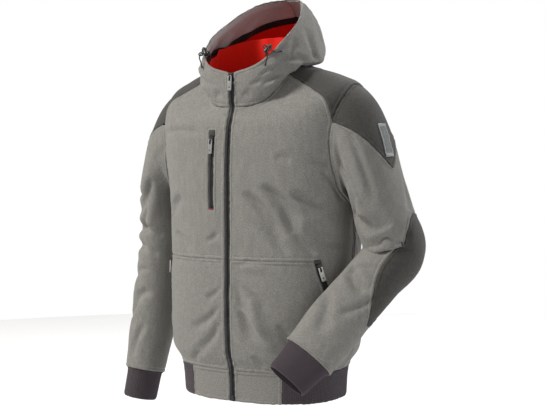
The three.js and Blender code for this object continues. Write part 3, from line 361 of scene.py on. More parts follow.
# The two fronts: grey bonded softshell, 1.8 mm with its knitted back. Each is cut from hem to neck,
# with a yoke seam, an armhole and a side seam, and sewn with the seam turned under and topstitched.
CLOTH = 1.8
SEAM_GAP = 0.1
SEAM_DIP = 1.25               # how far a panel rolls down into its seam
STITCH_LINE = 6.4             # from a seam to its topstitching
SEAM_ROLL, PUCKER_REACH = 1.9, 11      # how far from a seam its roll and its puckers reach
WELT, WELT_EDGE, WELT_SLOPE = 0.9, 4.5, 4    # the folded edge inside a seam: height, width and slope
GROOVE, GROOVE_WIDTH = 0.9, 1.3        # where the topstitching pulls the cloth in
TORSO = [               # level, front, side and back heights, half width, front, middle, back, squareness
    (0, -641, -642, -641, 167, -127, 0, 122, 2.4), (1, -580, -581, -580, 173, -131, 0, 127, 2.4),
    (2, -540, -538, -540, 195, -143, 0, 142, 2.4), (3, -460, -460, -460, 199, -147, 0, 146, 2.4),
    (4, -362, -362, -362, 197, -146, 0, 142, 2.4), (5, -268, -270, -270, 200, -146, 0, 140, 2.4),
    (6, -196, -195, -190, 206, -146, 2, 142, 2.5), (7, -146, -125, -120, 211, -144, 5, 141, 2.6),
    (8, -112, -62, -60, 211, -141, 8, 132, 2.6), (9, -98, -22, -12, 201, -138, 8, 112, 2.5),
    (10, -86, -5, 10, 168, -134, 0, 88, 2.4), (11, -76, 8, 21, 128, -130, -16, 68, 2.2),
    (12, -67, 18, 28, 88, -127, -38, 50, 2.1)]
BODY_FOLDS = [                # from angle and level, to angle and level, bow, width, depth
    (14, 5.5, 42, 4.4, 8, 13, -5), (28, 5.7, 50, 4.6, 9, 14, -6), (46, 5.5, 66, 5.2, -5, 12, -4),
    (8, 3.6, 22, 2.3, -7, 13, -4), (20, 3.3, 38, 2.1, -8, 14, 4), (318, 5.3, 296, 4.8, -6, 14, -4),
    (130, 5.6, 165, 4.7, 8, 18, -5),
    (232, 5.4, 200, 4.4, -8, 18, -5), (150, 3.4, 205, 3.1, 10, 20, -5), (112, 3.2, 128, 2.1, -8, 16, -4),
    (17, 4.85, 45, 4.12, 6, 7, -3), (40, 5.1, 62, 4.12, -7, 8, -3.4), (46, 4.8, 76, 4.78, 3, 9, 2.4),
    (66, 4.34, 80, 4.3, 2, 7, -2), (36, 6.6, 45, 6.4, 4, 9, -1.6), (56, 6.4, 66, 6.3, 3, 9, -1.8),
    (65, 7.0, 79, 5.5, 6, 8, -3.4), (60, 6.2, 78, 5.3, 5, 8, -2.2), (308, 4.5, 326, 4.15, 4, 8, -2.6),
    (340, 4.35, 355, 4.6, -4, 7, -2.2), (296, 7.3, 338, 7.8, 4, 8, -1.6), (296, 7.0, 284, 5.6, -6, 9, -3),
    (12, 3.5, 31, 3.02, 5, 6, -2.4), (8, 3.1, 30, 2.48, 6, 7, 2.6), (12, 3.84, 32, 3.84, 3, 9, 1.8),
    (356, 3.5, 340, 3.2, 4, 7, -2.4), (354, 3.08, 326, 2.5, 6, 9, -2.8), (356, 2.8, 326, 1.7, 9, 10, -3),
    (38, 2.75, 49, 2.0, 5, 10, -3), (60, 2.6, 74, 1.7, -5, 10, -2.4), (300, 2.7, 286, 1.8, 6, 11, -3),
    (96, 4.6, 110, 3.6, 6, 12, -3), (264, 4.7, 250, 3.7, -6, 12, -3), (118, 6.4, 142, 6.0, 6, 11, -2.6),
    (242, 6.5, 216, 6.1, -6, 11, -2.6), (150, 7.4, 176, 7.6, 5, 12, 2), (205, 2.6, 228, 1.8, 7, 12, -3),
    (160, 2.4, 178, 1.6, -6, 12, -2.6), (170, 5.6, 196, 5.3, 5, 12, -2), (20, 1.9, 30, 1.25, 4, 8, -2),
    (332, 1.8, 322, 1.2, -4, 8, -2), (70, 1.9, 62, 1.3, 4, 9, -2)]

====

> **Aim of the exercise**
Write out every line of the material again, exactly as it reads.

> **Correct response**
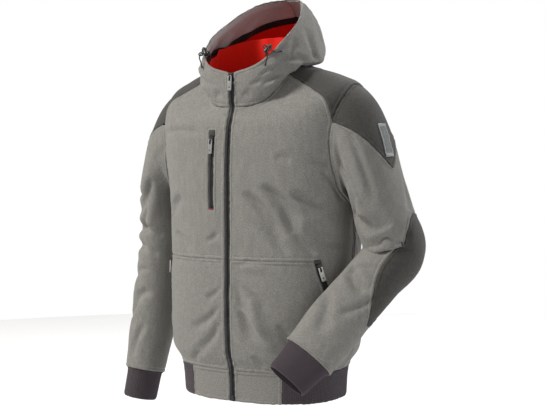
The three.js and Blender code for this object continues. Write part 3, from line 361 of scene.py on. More parts follow.
# The two fronts: grey bonded softshell, 1.8 mm with its knitted back. Each is cut from hem to neck,
# with a yoke seam, an armhole and a side seam, and sewn with the seam turned under and topstitched.
CLOTH = 1.8
SEAM_GAP = 0.1
SEAM_DIP = 1.25               # how far a panel rolls down into its seam
STITCH_LINE = 6.4             # from a seam to its topstitching
SEAM_ROLL, PUCKER_REACH = 1.9, 11      # how far from a seam its roll and its puckers reach
WELT, WELT_EDGE, WELT_SLOPE = 0.9, 4.5, 4    # the folded edge inside a seam: height, width and slope
GROOVE, GROOVE_WIDTH = 0.9, 1.3        # where the topstitching pulls the cloth in
TORSO = [               # level, front, side and back heights, half width, front, middle, back, squareness
    (0, -641, -642, -641, 167, -127, 0, 122, 2.4), (1, -580, -581, -580, 173, -131, 0, 127, 2.4),
    (2, -540, -538, -540, 195, -143, 0, 142, 2.4), (3, -460, -460, -460, 199, -147, 0, 146, 2.4),
    (4, -362, -362, -362, 197, -146, 0, 142, 2.4), (5, -268, -270, -270, 200, -146, 0, 140, 2.4),
    (6, -196, -195, -190, 206, -146, 2, 142, 2.5), (7, -146, -125, -120, 211, -144, 5, 141, 2.6),
    (8, -112, -62, -60, 211, -141, 8, 132, 2.6), (9, -98, -22, -12, 201, -138, 8, 112, 2.5),
    (10, -86, -5, 10, 168, -134, 0, 88, 2.4), (11, -76, 8, 21, 128, -130, -16, 68, 2.2),
    (12, -67, 18, 28, 88, -127, -38, 50, 2.1)]
BODY_FOLDS = [                # from angle and level, to angle and level, bow, width, depth
    (14, 5.5, 42, 4.4, 8, 13, -5), (28, 5.7, 50, 4.6, 9, 14, -6), (46, 5.5, 66, 5.2, -5, 12, -4),
    (8, 3.6, 22, 2.3, -7, 13, -4), (20, 3.3, 38, 2.1, -8, 14, 4), (318, 5.3, 296, 4.8, -6, 14, -4),
    (130, 5.6, 165, 4.7, 8, 18, -5),
    (232, 5.4, 200, 4.4, -8, 18, -5), (150, 3.4, 205, 3.1, 10, 20, -5), (112, 3.2, 128, 2.1, -8, 16, -4),
    (17, 4.85, 45, 4.12, 6, 7, -3), (40, 5.1, 62, 4.12, -7, 8, -3.4), (46, 4.8, 76, 4.78, 3, 9, 2.4),
    (66, 4.34, 80, 4.3, 2, 7, -2), (36, 6.6, 45, 6.4, 4, 9, -1.6), (56, 6.4, 66, 6.3, 3, 9, -1.8),
    (65, 7.0, 79, 5.5, 6, 8, -3.4), (60, 6.2, 78, 5.3, 5, 8, -2.2), (308, 4.5, 326, 4.15, 4, 8, -2.6),
    (340, 4.35, 355, 4.6, -4, 7, -2.2), (296, 7.3, 338, 7.8, 4, 8, -1.6), (296, 7.0, 284, 5.6, -6, 9, -3),
    (12, 3.5, 31, 3.02, 5, 6, -2.4), (8, 3.1, 30, 2.48, 6, 7, 2.6), (12, 3.84, 32, 3.84, 3, 9, 1.8),
    (356, 3.5, 340, 3.2, 4, 7, -2.4), (354, 3.08, 326, 2.5, 6, 9, -2.8), (356, 2.8, 326, 1.7, 9, 10, -3),
    (38, 2.75, 49, 2.0, 5, 10, -3), (60, 2.6, 74, 1.7, -5, 10, -2.4), (300, 2.7, 286, 1.8, 6, 11, -3),
    (96, 4.6, 110, 3.6, 6, 12, -3), (264, 4.7, 250, 3.7, -6, 12, -3), (118, 6.4, 142, 6.0, 6, 11, -2.6),
    (242, 6.5, 216, 6.1, -6, 11, -2.6), (150, 7.4, 176, 7.6, 5, 12, 2), (205, 2.6, 228, 1.8, 7, 12, -3),
    (160, 2.4, 178, 1.6, -6, 12, -2.6), (170, 5.6, 196, 5.3, 5, 12, -2), (20, 1.9, 30, 1.25, 4, 8, -2),
    (332, 1.8, 322, 1.2, -4, 8, -2), (70, 1.9, 62, 1.3, 4, 9, -2)]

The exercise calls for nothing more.